鳳凰編の舞台は奈良時代。人生を呪う盗賊・我王は人斬りを重ねる悪人だが、ある僧侶との出会いをきっかけに、やり場の無い怒りや苦悩を仏像に刻み始める。その真に迫った仏を民衆は求めるようになるが、過去の罪から彼は腕を切り落とされてしまう…。どん底を這う我王が生命の美しさに気づいていく姿は胸を打つ。彼が黙座しているだけで、絵から命の炎が立ち昇って来るようだ。

※人類滅亡後の数十億年を描いた未来編もオススメ。永遠の命を手に入れた人物が“死ねない”という孤独地獄を味わう。巨大スケールにクラッ!


●続ぼくを探しに/ビッグ・オーとの出会い

“生きる姿勢”をテーマにした傑作絵本。絵はいたってシンプル。1ページ目、一片の三角形の“かけら”がジッとしている。かけらは自分をはめてどこかに連れて行ってくれる理想の相手を待っていた。
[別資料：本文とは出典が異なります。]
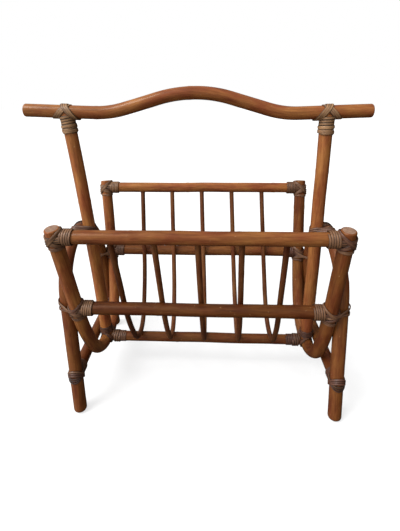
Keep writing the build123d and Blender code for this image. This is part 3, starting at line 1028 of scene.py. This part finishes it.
def peel_finish():
    finish, tree, skin = new_finish("cane_peel")
    where = attribute(tree, "straight", "Vector")
    tone_and_shade = attribute(tree, "tone_and_shade", "Fac")
    fibres = streaks(tree, where, FIBRES, 3.0)
    cloud = streaks(tree, where, RUBBED, 3.0)
    pale = ramp(tree, fibres, [(0.3, (0.19, 0.092, 0.037)), (0.7, (0.4, 0.225, 0.1))])
    # The deep colour, taken by a high tone, is partly painted shade for bindings that sit in shade.
    deep_and_shaded = ramp(tree, fibres, [(0.3, (0.05, 0.018, 0.01)), (0.7, (0.14, 0.056, 0.032))])
    shade = mixed(tree, tone_and_shade, pale, deep_and_shaded)
    parts = tree.nodes.new("ShaderNodeSeparateXYZ")
    feed(tree, parts, {0: where})
    aside = maths(tree, "ABSOLUTE", parts.outputs["Y"], 0.0)
    # Painted shade: each strip is darkened towards its edges, standing for the shade in the creases
    # between strips.
    edge = grey(tree, aside, EDGE_FROM * NARROW, EDGE_TO * NARROW, 1.0, PAINTED_CREASE_SHADE)
    crease_shaded = mixed(tree, 1.0, shade, edge, "MULTIPLY")
    clouded = mixed(tree, 1.0, crease_shaded, grey(tree, cloud, 0.3, 0.7, 0.6, 1.25), "MULTIPLY")
    feed(tree, skin, {"Base Color": clouded, "Roughness": grey(tree, cloud, 0.3, 0.7, 0.6, 0.4),
                      "Specular IOR Level": 0.35, "Coat Weight": 0.1, "Coat Roughness": 0.35})
    add_bump(tree, skin, fibres, 0.5, 0.2 * MM)
    return finish


peel = peel_finish()
for name, piece in made.items():
    if name.endswith("lashing"):
        piece.data.materials.clear()
        piece.data.materials.append(peel)
print("finish of the bindings:", peel.name)

# %% [markdown]
# ## The pins
#
# Short steel pins hold each joint under its binding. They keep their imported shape, and only get a dull
# steel finish with a little rust.

# %% Finish of the pins
def pin_finish():
    finish, tree, skin = new_finish("dull_steel")
    place = tree.nodes.new("ShaderNodeTexCoord")
    spots = streaks(tree, place.outputs["Object"], (500, 500, 500))
    rusty = ramp(tree, spots, [(0.45, (0.3, 0.29, 0.27)), (0.7, (0.16, 0.07, 0.035))])
    feed(tree, skin, {"Base Color": rusty, "Metallic": 0.8,
                      "Roughness": grey(tree, spots, 0.35, 0.7, 0.35, 0.7)})
    add_bump(tree, skin, spots, 0.3, 0.1 * MM)
    return finish


steel = pin_finish()
for name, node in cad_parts.items():
    if name.endswith("_pins"):
        node.data.materials.clear()
        node.data.materials.append(steel)
        print("steel for", name)

# %% [markdown]
# ## Ride on the rack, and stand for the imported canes
#
# Nothing on this rack moves, so every piece rides on the one body, "root". Each new cane stands for
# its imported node, which stays in the model for collisions but is no longer seen.

# %% Attach everything
for name, piece in made.items():
    if name in lines:
        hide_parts(name)
    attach(piece, "root")
print("pieces riding on the rack:", len(made))

# %% [markdown]
# ## Floor, light and camera
#
# The rack stands on a white floor that glows a little, so its shadow stays faint. The soft sky is
# brighter on the left, and one broad lamp stands high on the left in front, which leaves the right and
# under sides of the canes darker. The sky is dimmed in the varnish, where a white room would wash the
# brown out. The camera stands close, about as high as the handle, and looks down.

# %% The floor
WHITE, FLOOR_GREY, FLOOR_GLOW = (1.0, 1.0, 1.0, 1.0), (0.35, 0.35, 0.35, 1.0), 0.62
bpy.ops.mesh.primitive_plane_add(size=16.0, location=(0, 0, 0))
floor = bpy.context.object
floor.name = "floor"
floor_paint, tree, skin = new_finish("white_floor")
feed(tree, skin, {"Base Color": FLOOR_GREY, "Roughness": 0.9, "Emission Color": WHITE,
                  "Emission Strength": FLOOR_GLOW})
floor.data.materials.append(floor_paint)
floor.visible_diffuse = False
floor.visible_glossy = False
floor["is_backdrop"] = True
print("floor:", floor.name, "with", floor_paint.name)

# %% The light
SKY_AIM = tuple(unit((-0.75, -0.4, 0.8)))
SKY_DIM, SKY_BRIGHT, SKY_IN_VARNISH = 0.06, 1.6, 0.4
SUN_PLACE, SUN_STRENGTH, SUN_SPREAD = (-1.2, -0.7, 1.5), 3.15, 32.0


def soft_sky():
    """A sky that is bright above and to the left, dim below, and plain white as a backdrop."""
    sky = bpy.data.worlds.new("soft_sky")
    sky.use_nodes = True
    tree = sky.node_tree
    light = tree.nodes["Background"]
    place = tree.nodes.new("ShaderNodeTexCoord")
    aim = tree.nodes.new("ShaderNodeVectorMath")
    aim.operation = "DOT_PRODUCT"
    feed(tree, aim, {0: place.outputs["Generated"], 1: SKY_AIM})
    glow = grey(tree, aim.outputs["Value"], -0.35, 0.9, SKY_DIM, SKY_BRIGHT)
    backdrop = tree.nodes.new("ShaderNodeBackground")
    feed(tree, backdrop, {"Color": WHITE})
    choose = tree.nodes.new("ShaderNodeMixShader")
    kind = tree.nodes.new("ShaderNodeLightPath")
    mirrored = maths(tree, "MULTIPLY", kind.outputs["Is Glossy Ray"], SKY_IN_VARNISH - 1.0)
    strength = maths(tree, "MULTIPLY", glow, maths(tree, "ADD", mirrored, 1.0))
    feed(tree, light, {"Color": WHITE, "Strength": strength})
    feed(tree, choose, {0: kind.outputs["Is Camera Ray"], 1: light.outputs[0], 2: backdrop.outputs[0]})
    feed(tree, tree.nodes["World Output"], {"Surface": choose.outputs[0]})
    return sky


def soft_sun(name, place, strength, spread):
    """A broad lamp that shines from a place towards the rack, equally bright over the whole floor."""
    bpy.ops.object.light_add(type="SUN", location=place)
    lamp = bpy.context.object
    lamp.name = name
    lamp.data.energy = strength
    lamp.data.angle = math.radians(spread)
    lamp.rotation_euler = (-Vector(place)).to_track_quat("-Z", "Y").to_euler()
    print(name, "shines from", place)


bpy.context.scene.world = soft_sky()
soft_sun("window_light", SUN_PLACE, SUN_STRENGTH, SUN_SPREAD)

# %% The camera
FOCAL, SENSOR = 23.73, 36.0
CAMERA_PLACE = (20.8 * MM, -485.7 * MM, 441.5 * MM)
TURN_LEFT, LOOK_DOWN, ROLL = 2.916, 16.04, -0.647
SHIFT = (0.0138, -0.1422)

camera = bpy.data.objects.new("camera", bpy.data.cameras.new("camera"))
bpy.context.scene.collection.objects.link(camera)
aimed = Matrix.Translation(CAMERA_PLACE)
for degrees, axis in ((TURN_LEFT, "Z"), (90 - LOOK_DOWN, "X"), (ROLL, "Z")):
    aimed = aimed @ Matrix.Rotation(math.radians(degrees), 4, axis)
camera.matrix_world = aimed
camera.data.lens, camera.data.sensor_width = FOCAL, SENSOR
camera.data.shift_x, camera.data.shift_y = SHIFT
camera.data.clip_start = 0.01
bpy.context.scene.camera = camera
bpy.context.scene.view_settings.view_transform = "Standard"
print("camera at", [round(v, 3) for v in camera.location])

# %% [markdown]
# ## The size of the new pieces
#
# The box of every piece that is shown is measured. The new pieces have to stay in the box of the
# imported model.

low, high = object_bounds()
欠けた部分を持つものが次々と現れ彼をはめてみるが、ピッタリと形の合う相手はなかなかいない。
ある日、彼は自分で転がることを勧められ驚く。「角が尖っていて、一人じゃ転がれないよ」「やってみたの?角はとれて丸くなるものさ」。彼は長い時間座っていたが、ついに体を引き起こしてひっくり返った。バタン、バタン。転がりだし歓喜するかけら!誰かの一部になるのではなく、誰かを同化させる訳でもない。何かに属して生きればラクだし寂しくないけれど、彼は不器用ながらも自分の力で前進する。そのひたむきな姿に激感動。ラストも良い!